## Exercise description
Your task is to print the material below exactly as presented.

## Collected material
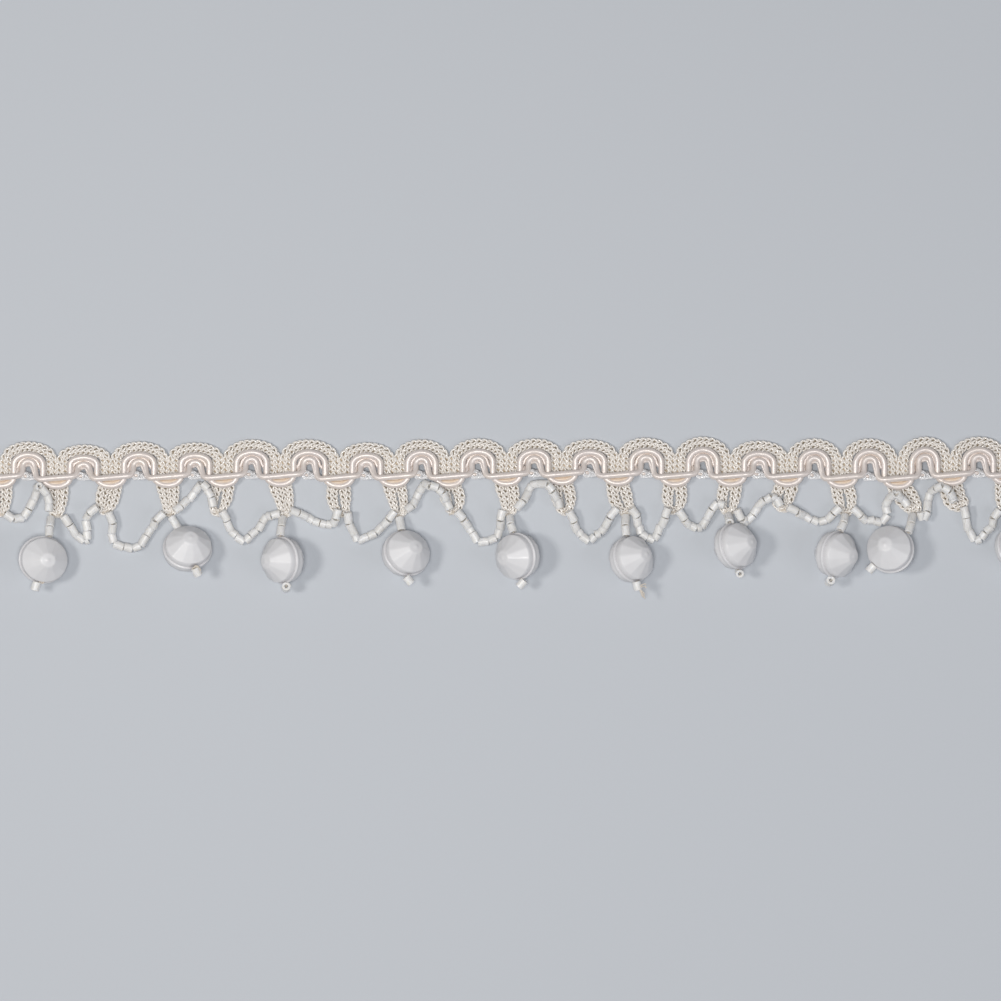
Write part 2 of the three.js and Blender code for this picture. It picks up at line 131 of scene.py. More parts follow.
# Each bead string from the foot of one loop to the next, joint by joint between its beads:
# across from the middle of the loop that it leaves, up, and its height off the surface.
STRINGS = (
    ((1.1, -0.1, OVER), (3.1, -1.3, BESIDE), (5.2, -1), (6.5, 1), (7.7, 3.1),
     (8.5, 5.6, BESIDE), (9.3, 6, CROSSING), (10.6, 4.4, OVER), (11.1, 2.2, OVER),
     (10.9, 0.5, OVER)),
    ((1.8, -0.4, OVER), (3, -2.6, BESIDE), (4.4, -4.9), (6.3, -6.4), (7.2, -6), (6.9, -4),
     (6.7, -1.5), (7.4, 0.1, BESIDE), (9.4, 1.7, OVER)),
    ((-0.3, 0.4, OVER), (0.6, -2.2, BESIDE), (0.2, -4.4), (0.8, -6.7), (3.1, -7.6),
     (5.1, -8.1), (6.9, -7.4), (8.3, -5.1), (9.5, -3.3), (10.4, -1.5, BESIDE),
     (12.2, 0.2, OVER)),
    ((1.7, 0.5, OVER), (3.3, 1.5, BESIDE), (4.7, 3.1), (6.2, 5.1), (7.8, 6.7, BESIDE),
     (9, 5.4, OVER), (9.9, 3.5, OVER), (10.6, 1.5, OVER)),
    ((-0.2, 0.6, OVER), (0.9, -1.7, BESIDE), (1.8, -3.8), (3, -5.1), (5, -6.3), (6.2, -5.1),
     (7.8, -3.8), (8.9, -2.2), (10, -0.6), (11.2, -0.6, BESIDE), (13, 0.1, OVER)),
    ((2.3, 0.6, OVER), (4.3, 0.1, BESIDE), (6.2, -0.7), (7.5, -1.9), (9.1, -2.3),
     (10.5, -2.5), (11.9, -2.5), (12.8, -1.2, BESIDE), (13.2, 1, OVER)),
    ((1.9, 0.3, OVER), (2.3, -2.2, BESIDE), (3.7, -4.9), (4.4, -6.3), (6.7, -5.1),
     (8.5, -4.4), (10.1, -3), (11.2, -1.3, BESIDE), (12.6, 0.6, OVER)),
    ((2.7, 0.6, OVER), (4.1, 1.7, BESIDE), (5, 3.1), (5.7, 4.9), (6.8, 6.7, BESIDE),
     (8.2, 6.3, CROSSING), (10, 5.6, CROSSING), (11.1, 4.8, CROSSING), (11.8, 2.8, OVER),
     (12.7, 0.8, OVER)),
    ((1.8, 0.6, OVER), (3.2, -1.4, BESIDE), (4.3, -3), (5.2, -4.4), (6.6, -6.5), (9.1, -6.3),
     (10.9, -5.6), (11.6, -3.5), (11.6, -1.5, BESIDE), (12.1, 0.8, OVER)),
    ((2.2, 1, OVER), (3.8, 2.8, BESIDE), (4.9, 4.9), (5.8, 6.5), (7.6, 6.9, BESIDE),
     (9.5, 6.6, CROSSING), (10.6, 5.1, CROSSING), (11.5, 3.3, OVER), (12.2, 1.3, OVER)),
    ((1.6, 0.6, OVER), (2.8, -1.9, BESIDE), (3.5, -4), (4.4, -5.1), (6.4, -6.3), (7.6, -5.1),
     (8.7, -4.4), (9.8, -3.1), (11, -1, BESIDE), (12.6, 1.3, OVER)),
    ((3, 1.3, OVER), (4.3, -0.8, BESIDE), (4.6, -2.8), (5.2, -4.7), (6.8, -5.5), (8.4, -6),
     (8.9, -4.7), (9.8, -2.8), (10.7, -0.8, BESIDE), (11.6, 1.3, OVER)),
    ((0.9, 0.8, OVER), (2, -1.5, BESIDE), (3.4, -2.8), (5, -3.5), (6.1, -3.3), (7.1, -1.3),
     (8.4, 1, BESIDE), (9.8, 2.4, OVER), (11.2, 1.7, OVER)),
    ((1.4, 1, OVER), (2.6, -1.3, BESIDE), (3.7, -2.2), (5.1, -0.3), (6.4, 1.5),
     (7.8, 3.1, BESIDE), (9.2, 3.9, OVER), (10.3, 3.5, OVER), (11.4, 1.7, OVER)),
    ((0.1, 1.7, OVER), (2.2, 0.3, BESIDE), (3.8, -0.3), (5.6, -1.4), (7.2, -1.9), (9, -1.5),
     (10.4, 0.1, BESIDE), (12, 1.5, OVER)),
    ((2.5, 1.3, OVER), (4.4, -0.6, BESIDE), (5.7, -1.7), (7.5, -1.6), (9.1, -2.2),
     (10.3, -0.1), (9.9, 1.9), (10.7, 3.5, BESIDE), (12.3, 4.4, CROSSING), (13.7, 3.5, OVER),
     (15.1, 1.8, OVER)),
    ((5.1, 0.4, OVER), (5.7, -1.4, BESIDE), (6.7, 0.4, BESIDE), (6.9, 2.8), (7.4, 4.7),
     (8.6, 5.7, OVER), (10.2, 6.2, CROSSING), (11.6, 5.1, CROSSING), (12.3, 3.6, OVER),
     (12.8, 2.6, OVER)),
    ((2.7, 1.5, OVER), (3.5, -1, BESIDE), (4.1, -3.8), (5.4, -6.3), (6.8, -5.6),
     (7.9, -4.4), (9.5, -3.1), (9.5, -1, BESIDE), (10.9, 0.8, OVER)),
)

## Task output
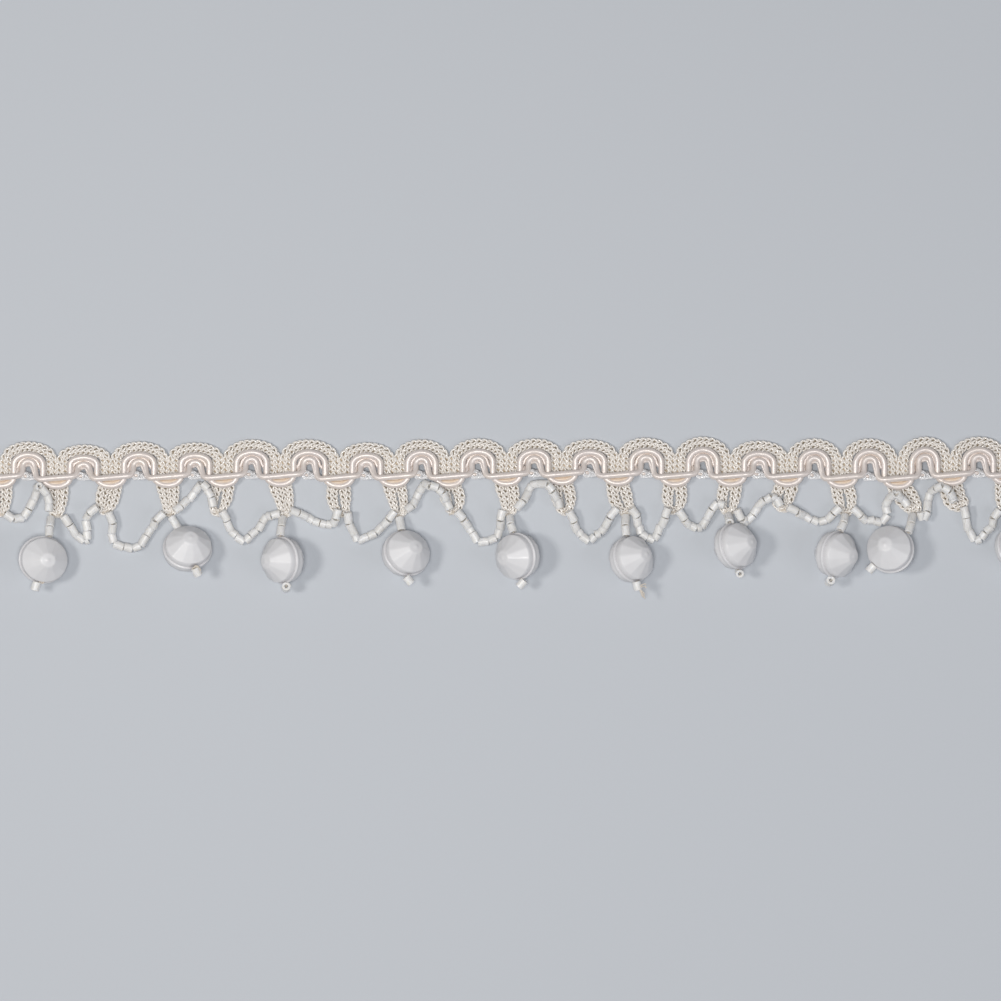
Write part 2 of the three.js and Blender code for this picture. It picks up at line 131 of scene.py. More parts follow.
# Each bead string from the foot of one loop to the next, joint by joint between its beads:
# across from the middle of the loop that it leaves, up, and its height off the surface.
STRINGS = (
    ((1.1, -0.1, OVER), (3.1, -1.3, BESIDE), (5.2, -1), (6.5, 1), (7.7, 3.1),
     (8.5, 5.6, BESIDE), (9.3, 6, CROSSING), (10.6, 4.4, OVER), (11.1, 2.2, OVER),
     (10.9, 0.5, OVER)),
    ((1.8, -0.4, OVER), (3, -2.6, BESIDE), (4.4, -4.9), (6.3, -6.4), (7.2, -6), (6.9, -4),
     (6.7, -1.5), (7.4, 0.1, BESIDE), (9.4, 1.7, OVER)),
    ((-0.3, 0.4, OVER), (0.6, -2.2, BESIDE), (0.2, -4.4), (0.8, -6.7), (3.1, -7.6),
     (5.1, -8.1), (6.9, -7.4), (8.3, -5.1), (9.5, -3.3), (10.4, -1.5, BESIDE),
     (12.2, 0.2, OVER)),
    ((1.7, 0.5, OVER), (3.3, 1.5, BESIDE), (4.7, 3.1), (6.2, 5.1), (7.8, 6.7, BESIDE),
     (9, 5.4, OVER), (9.9, 3.5, OVER), (10.6, 1.5, OVER)),
    ((-0.2, 0.6, OVER), (0.9, -1.7, BESIDE), (1.8, -3.8), (3, -5.1), (5, -6.3), (6.2, -5.1),
     (7.8, -3.8), (8.9, -2.2), (10, -0.6), (11.2, -0.6, BESIDE), (13, 0.1, OVER)),
    ((2.3, 0.6, OVER), (4.3, 0.1, BESIDE), (6.2, -0.7), (7.5, -1.9), (9.1, -2.3),
     (10.5, -2.5), (11.9, -2.5), (12.8, -1.2, BESIDE), (13.2, 1, OVER)),
    ((1.9, 0.3, OVER), (2.3, -2.2, BESIDE), (3.7, -4.9), (4.4, -6.3), (6.7, -5.1),
     (8.5, -4.4), (10.1, -3), (11.2, -1.3, BESIDE), (12.6, 0.6, OVER)),
    ((2.7, 0.6, OVER), (4.1, 1.7, BESIDE), (5, 3.1), (5.7, 4.9), (6.8, 6.7, BESIDE),
     (8.2, 6.3, CROSSING), (10, 5.6, CROSSING), (11.1, 4.8, CROSSING), (11.8, 2.8, OVER),
     (12.7, 0.8, OVER)),
    ((1.8, 0.6, OVER), (3.2, -1.4, BESIDE), (4.3, -3), (5.2, -4.4), (6.6, -6.5), (9.1, -6.3),
     (10.9, -5.6), (11.6, -3.5), (11.6, -1.5, BESIDE), (12.1, 0.8, OVER)),
    ((2.2, 1, OVER), (3.8, 2.8, BESIDE), (4.9, 4.9), (5.8, 6.5), (7.6, 6.9, BESIDE),
     (9.5, 6.6, CROSSING), (10.6, 5.1, CROSSING), (11.5, 3.3, OVER), (12.2, 1.3, OVER)),
    ((1.6, 0.6, OVER), (2.8, -1.9, BESIDE), (3.5, -4), (4.4, -5.1), (6.4, -6.3), (7.6, -5.1),
     (8.7, -4.4), (9.8, -3.1), (11, -1, BESIDE), (12.6, 1.3, OVER)),
    ((3, 1.3, OVER), (4.3, -0.8, BESIDE), (4.6, -2.8), (5.2, -4.7), (6.8, -5.5), (8.4, -6),
     (8.9, -4.7), (9.8, -2.8), (10.7, -0.8, BESIDE), (11.6, 1.3, OVER)),
    ((0.9, 0.8, OVER), (2, -1.5, BESIDE), (3.4, -2.8), (5, -3.5), (6.1, -3.3), (7.1, -1.3),
     (8.4, 1, BESIDE), (9.8, 2.4, OVER), (11.2, 1.7, OVER)),
    ((1.4, 1, OVER), (2.6, -1.3, BESIDE), (3.7, -2.2), (5.1, -0.3), (6.4, 1.5),
     (7.8, 3.1, BESIDE), (9.2, 3.9, OVER), (10.3, 3.5, OVER), (11.4, 1.7, OVER)),
    ((0.1, 1.7, OVER), (2.2, 0.3, BESIDE), (3.8, -0.3), (5.6, -1.4), (7.2, -1.9), (9, -1.5),
     (10.4, 0.1, BESIDE), (12, 1.5, OVER)),
    ((2.5, 1.3, OVER), (4.4, -0.6, BESIDE), (5.7, -1.7), (7.5, -1.6), (9.1, -2.2),
     (10.3, -0.1), (9.9, 1.9), (10.7, 3.5, BESIDE), (12.3, 4.4, CROSSING), (13.7, 3.5, OVER),
     (15.1, 1.8, OVER)),
    ((5.1, 0.4, OVER), (5.7, -1.4, BESIDE), (6.7, 0.4, BESIDE), (6.9, 2.8), (7.4, 4.7),
     (8.6, 5.7, OVER), (10.2, 6.2, CROSSING), (11.6, 5.1, CROSSING), (12.3, 3.6, OVER),
     (12.8, 2.6, OVER)),
    ((2.7, 1.5, OVER), (3.5, -1, BESIDE), (4.1, -3.8), (5.4, -6.3), (6.8, -5.6),
     (7.9, -4.4), (9.5, -3.1), (9.5, -1, BESIDE), (10.9, 0.8, OVER)),
)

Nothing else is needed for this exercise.